GSM firmware will never be fully open unless national telecoms
regulators decide to relax their rules. The GSM modem is in effect a
separate device with its own firmware that we talk to through a serial
interface. It just happens to be on the same board. The commands that
the modem has to deal with are set out in a number of GSM standards. On
top of this there are commands specific to this chipset/firmware, some
of which Openmoko have documentation for under an NDA. This appears to
let them use the commands in GPL code and to answer specific questions,
but not to release a description of the whole command set. It seems
there are further commands, such as those controlling AEC, that are not
mentioned in the documents Openmoko have.

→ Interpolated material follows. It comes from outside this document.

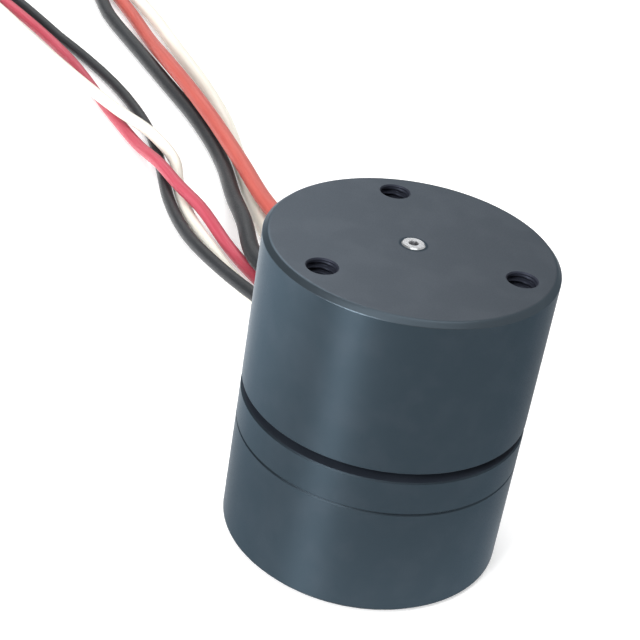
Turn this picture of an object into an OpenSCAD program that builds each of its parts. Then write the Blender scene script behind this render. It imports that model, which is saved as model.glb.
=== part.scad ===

Openmoko are walking a tightrope here. Open is a new word to chipset
manufacturers in the telecoms arena, and some understand more than
others. Until they can be educated there will be compromises to be made,
and decisions may not always work out as well as they initially
appeared. Certain features that people expect may not be possible in an
open phone right now. This applied to wifi for GTA01 as there was no
sufficiently low power wifi chip with an open driver. The problems with
the binary blob for the GTA01 gps have made those clearly unacceptable,
but 3D acceleration without a binary blob is currently unobtainable in a
mobile with 480x640 resolution. In the meantime they're heading in the
right direction and researching the most open options available - see
http://wiki.openmoko.org/wiki/MokoForesight for examples. With luck they
will manage to convince manufacturers of the advantages of openness
along the way.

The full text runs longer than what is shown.